Nuclear Friday: George Bailey Wants to Communicate

Watching It’s a Wonderful Life wasn’t much of a holiday tradition until the early eighties.Thanks to careless paperwork during film studio mergers, this film lapsed into public domain. TV stations that owned or could acquire a print of It’s a Wonderful Life smelled the profits, and thus a tradition of “Special Presentations” was born.

As a result, George Bailey from It’s a Wonderful Life is probably Jimmy Stewart’s best known role. That’s kind of a shame because I don’t think it’s his best movie. Most critics would say Vertigo is his best work. I prefer the controversial in its time Anatomy of a Murder. 

But Jimmy Stewart wasn’t just a beloved classic Hollywood actor. He was also Brigadier General James Stewart, USAF Reserve. Stewart was drafted into the Army in 1940 as a private. Because of his Ivy League degree and his experience as a licensed private pilot, he was given an officer’s commission and transferred to multi-engine aircraft school. Stewart always resisted special treatment due to his celebrity status. The Air Corps did give him a “for the duration” assignment as a bomber pilot, so he wasn’t required to fly the full 26 missions (or die) like most pilots would, but Stewart did fly 20 combat sorties in the European air war. These missions included two “Big Week” raids on Berlin  designed to force the Germans to hold fighter reserves in Germany rather than transferring them to France to resist the anticipated cross channel invasion in June 1944.

Stewart was rotated out of combat shortly after D-Day, but kept his rank in the active reserve afterward. After serving as a public representative for the newly independent Air Force for over a decade, he was promoted to reserve Brigadier General in 1959.

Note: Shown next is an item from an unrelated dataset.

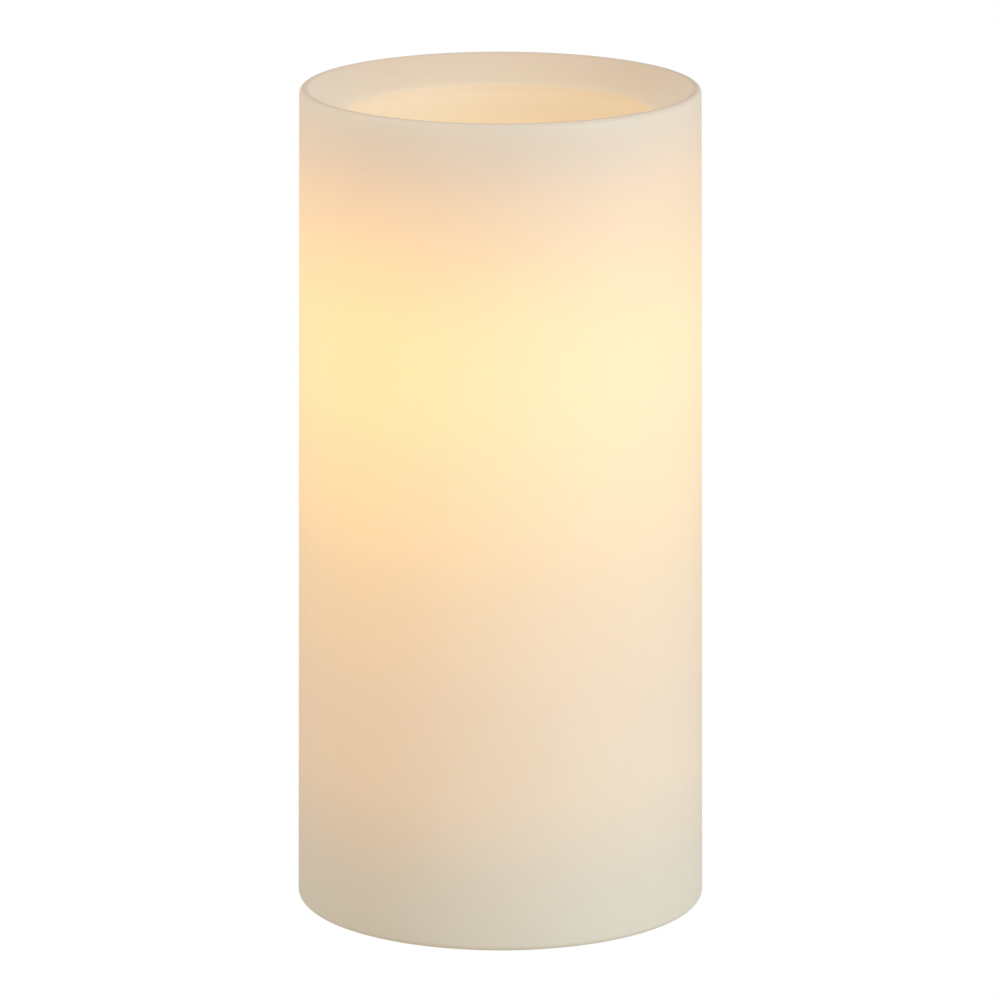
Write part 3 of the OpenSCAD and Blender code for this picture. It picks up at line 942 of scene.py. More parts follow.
@dataclass(frozen=True)
class CellJacket:
    """Printed jacket of a plain AAA cell, with bare steel at both ends.

    Args:
        name: the material's name.
        axis_y: the cell axis's place along Y.
        axis_z: the cell axis's place along Z.
        minus_x: where the minus end is along X.
        plus_way: 1 when the plus end points to +X, else -1.
        length: length of the cell's body.
        jacket: colour of the jacket's main part.
        band: colour of the band at the plus end.
        line: colour of the thin line beside the band.
        steel: colour of the bare ends.
        sleeve: zone of radius where the jacket starts.
        band_start: zone along the cell, as shares of its length, where the band starts.
        line_start: zone where the thin line starts.
        line_end: zone where the thin line ends.
        jacket_metal: how metallic the jacket is.
        band_metal: how metallic the band is.
    """

    name: str
    axis_y: float
    axis_z: float
    minus_x: float
    plus_way: int
    length: float
    jacket: Colour = (0.035, 0.038, 0.045)
    band: Colour = (0.62, 0.33, 0.10)
    line: Colour = (0.72, 0.72, 0.70)
    steel: Colour = (0.72, 0.71, 0.68)
    sleeve: Zone = (4.55 * MM, 4.65 * MM)
    band_start: Zone = (0.745, 0.750)
    line_start: Zone = (0.722, 0.725)
    line_end: Zone = (0.735, 0.738)
    jacket_metal: float = 0.25
    band_metal: float = 0.80

    def make(self) -> bpy.types.Material:
        """Builds the material.

        Returns:
            The printed jacket.
        """
        g = Paint(self.name, Roughness=0.3, Coat_Roughness=0.15)
        place = g.place()
        x, y, z = g.split(place)
        along = (x - self.minus_x) * self.plus_way / self.length
        dy = y - self.axis_y
        dz = z - self.axis_z
        sleeve = ((dy * dy + dz * dz) ** 0.5).step(*self.sleeve)
        copper = along.step(*self.band_start)
        stripe = along.between(self.line_start, self.line_end)
        print_colour = g.mix(stripe, g.mix(copper, self.jacket, self.band), self.line)
        wear = g.noise(place, scale=700.0, detail=4.0)
        worn = g.mix(wear * 0.03, print_colour, self.steel)
        g.feed("Base Color", g.mix(sleeve, self.steel, worn))
        dull = (1 - self.jacket_metal) - copper * (self.band_metal - self.jacket_metal)
        g.feed("Metallic", 1 - sleeve * dull)
        g.feed("Coat Weight", sleeve * 0.7)
        g.feed("Roughness", 0.24 + wear * 0.08)
        return g.material


@dataclass(frozen=True)
class PrintedBoard:
    """Green circuit board with copper tracks under the solder mask.

    Args:
        name: the material's name.
        pitch: distance between neighbouring tracks.
        cross_pitch: distance between the tracks that cross them.
        mask: colour of the bare mask.
        track: colour of the mask over a track.
        lanes: a whole number that keeps the count of tracks above 0.
    """

    name: str
    pitch: float = 1.27 * MM
    cross_pitch: float = 2.413 * MM
    mask: Colour = (0.012, 0.10, 0.035)
    track: Colour = (0.03, 0.19, 0.06)
    lanes: float = 100.0

    def make(self) -> bpy.types.Material:
        """Builds the material.

        Returns:
            The board.
        """
        g = Paint(self.name, Roughness=0.35, Coat_Weight=0.4)
        place = g.place()
        x, y, _ = g.split(place)
        along = (x / self.pitch + self.lanes).modulo(1.0).between((0.30, 0.34), (0.62, 0.66))
        cross = (y / self.cross_pitch + self.lanes).modulo(1.0).between((0.42, 0.45), (0.58, 0.61))
        patch = g.noise(place, scale=170.0, detail=1.0).step(0.47, 0.49)
        tracks = along * patch + cross * (1 - patch)
        g.feed("Base Color", g.mix(tracks, self.mask, self.track))
        g.feed("Roughness", 0.30 + g.noise(place, scale=900.0, detail=3.0) * 0.15)
        g.bump(tracks, depth=0.03 * MM, strength=0.7)
        return g.material


@dataclass(frozen=True)
class ClearLamp:
    """Tinted clear or frosted plastic that is lit from inside.

    Args:
        name: the material's name.
        colour: tint of the plastic.
        glow: colour of its light.
        strength: how bright it is.
        frost: roughness of the surface.
        clear: share of light that passes.
    """

    name: str
    colour: Colour
    glow: Colour
    strength: float
    frost: float
    clear: float

    def make(self) -> bpy.types.Material:
        """Builds the material.

        Returns:
            The lit plastic.
        """
        g = Paint(
            self.name, Base_Color=self.colour, Transmission_Weight=self.clear, IOR=1.49,
            Emission_Strength=self.strength,
        )
        haze = g.noise(g.place(), scale=800.0, detail=3.0)
        g.feed("Roughness", self.frost - 0.05 + haze * 0.1)
        g.mottle(haze, 0.4, self.glow, shade_of(self.glow, 0.8), "Emission Color")
        return g.material


# ---------------------------------------------------------------- sub-assemblies


def middle(node: str) -> Vector:
    """The middle of a model node's box."""
    low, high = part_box(node)
    return (low + high) / 2


def soften_parts(
    parts: Sequence[tuple[str, str, float, Body, Union[MouldedPlastic, SheetMetal]]]
) -> None:
    """Makes soft-edged copies of small model nodes, each in the slot of its finish's name.

    Args:
        parts: each node, the new piece's name, its edge's width, its body and its finish.
    """
    made: dict[str, bpy.types.Material] = {}
    for node, name, edge, body, finish in parts:
        if finish.name not in made:
            made[finish.name] = finish.make()
        settle(softened_copy(node, name, edge), body, made[finish.name])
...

And here he is with his brand new stars talking about how communications technology is the key to Cold War security. Watch carefully. This is the birth of the information age:

The movie begins with an animation of a future first strike against the US. I think the video means to depict the late 60s or early 70s. Some of the systems depicted in this animated sequence like the ALBM and the XB-70 that were under development at that time were never deployed. I may get into the reasons they were never deployed in subsequent Nuclear Friday posts, but for now, we should think about Gen. Stewart and his communications systems.

Just look at all those machines! Didn’t you see the fax machines?

But what I really want to know was what are those little soldering gun looking devices that the observers at the SAGE center keep touching to their scopes are? Is this touch screen technology in 1959? I’ve seen similar devices in other videos, but these were trigger devices with probe that looked like an electric guitar cable that had to be inserted into something that looked like an audio jack to avoid accidental launch of nuclear weapons, but this is different. Is the little trigger device touched to the radar scope some kind of analog to digital converter? This film was not widely released, but was never classified. Was it meant to leak to the Soviets that the US had an early form of touch screen technology?

The best part of this movie is the very end when Stewart discusses future plans to harden communications against nuclear attack, including automated routing of data through networked computers. That’s the Internet. This is the earliest citation I can find where anyone ever publicly expressed that the ‘Net should exist.

So why watch George Bailey when you can watch Gen. James Stewart telling you the internet is coming?